Rocky Flats Nuclear Site Too Hot for Public Access, Citizens Warn
DENVER, Colorado, August 5, 2010 (ENS) – Citizens who are critical of the federal government’s cleanup at the former Rocky Flats nuclear weapons site say they found breathable plutonium in soil samples taken near the shuttered plant.
The Rocky Flats Plant, located 15 miles northwest of Denver, produced plutonium triggers and other components for nuclear weapons from 1952 to 1992.
In 2005, the Department of Energy, DOE, declared the $7 billion cleanup of Rocky Flats complete. Part of the site has been turned over to the U.S. Fish and Wildlife Service for a national wildlife refuge that would be accessible to the public.
Colorado State Representative Wes McKinley says the amount of plutonium found in the samples gathered by concerned citizens could be deadly. He is asking state and federal officials to delay opening the site to the public until further tests are conducted.

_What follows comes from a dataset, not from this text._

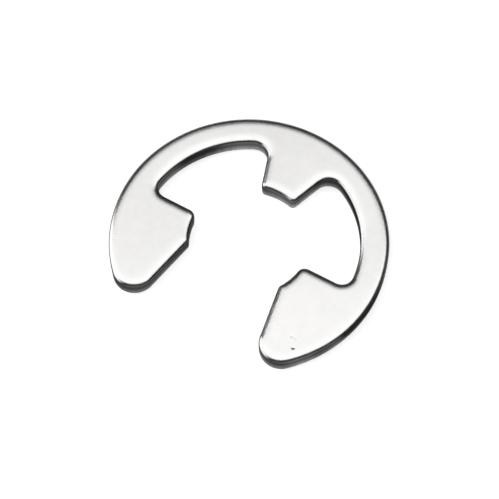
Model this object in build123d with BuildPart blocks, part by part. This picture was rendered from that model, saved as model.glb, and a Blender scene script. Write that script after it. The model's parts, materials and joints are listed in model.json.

McKinley was foreman of the grand jury that reviewed evidence of environmental lawbreaking at Rocky Flats after the 1989 FBI raid of the plant.
“The grand jury,” he said, “reviewed a lot of damaging data about Rocky Flats, but it got sealed in the grand jury vault and I’m not allowed to tell people about it. Since DOE is hiding its damaging data, I figured we’d just collect data ourselves.”
Local citizen Todd Margulies records data about a sample collected across Indiana Street from the Rocky Flats site. April 14, 2010. (Photo courtesy LeRoy Moore) |
The plutonium contained in a sample collected in open space across the street from the Rocky Flats site was delivered by wind to this location, McKinley said. “This demonstrates that plutonium in breathable form is present on the site where children will be playing,” he said.
Citizens gathered samples of dust after government agencies had repeatedly refused to sample surface dust near Rocky Flats for plutonium content.
“The plutonium found at the open space location was probably deposited there quite recently,” said environmentalist LeRoy Moore, who organized the sampling project.
“Burrowing animals on the site bring buried plutonium to the surface, and the winds that scour Rocky Flats scatter plutonium particles near and far, with the risk of sending some of it into the lungs of people using Rocky Flats for recreation,” he said.
Moore wants government agencies to establish a permanent program at Rocky Flats for periodic testing of breathable dust in surface soil for plutonium content.
Health Department spokesman Mark Salley told the “Boulder Daily Camera” newspaper that samples collected around the site have consistently indicated no or low levels of plutonium that are well below risk levels.
But a child of the chief engineer in charge of operations at Rocky Flats says, “Those of us who had parents who worked there agree that we would never set foot on the property.”
This person, who did not give a name in a comment on the “Daily Camera” site, said, “Knowing some of the details of the contamination and mistakes made there, I am appalled that our ignorant government would ever consider allowing humans or animals to come in contact with the area. The half life of the nuclear materials is known to be a very long time span.”
Todd Margulies collects a sample of dust from a house about a mile southeast of Rocky Flats. (Photo courtesy LeRoy Moore) |
McKinley said, “The Rocky Flats National Wildlife Refuge should be managed as open space that is closed to the public. Or, at minimum, Fish and Wildlife should post signs warning potential visitors to the refuge that risk is entailed in going onto the site.”
Moore is concerned about the indoor sample. Hot particles with high concentrations of plutonium were found in dust collected in a crawl space under a house where it had accumulated for 50 years.
Specialist Marco Kaltofen of the Boston Chemical Data Corp., who did the technical analysis of the samples, pointed out that this plutonium laden dust certainly endangered the health of anyone who spent much time in this crawl space.
Boston Chemical Data has tested for radiological contaminants in the Columbia River at the Hanford Nuclear Reservation in Washington state, and also at the Mayak Nuclear Materials Production Complex in Russia’s Ural mountains.
Writer Kristen Iversen, who will soon publish a book entitled “Full Body Burden: Growing Up in the Shadow of Rocky Flats,” said, “If there’s plutonium in the dust at one house downwind of Rocky Flats, there’s probably plutonium in dust in many other homes, or perhaps even schools or libraries, located in the area known to be contaminated with plutonium released from Rocky Flats.”
Scientists from the U.S. Atomic Energy Commission, predecessor to the DOE, “themselves produced a map of the contaminated area downwind of Rocky Flats,” Iversen said.
She proposed that the Department of Energy establish a program to analyze indoor dust for plutonium content for anyone who requests it for a building located in the area the Atomic Energy Commission defined as contaminated with plutonium released from Rocky Flats.
“This,” she said, “is not only the right thing to do. It’s long overdue.”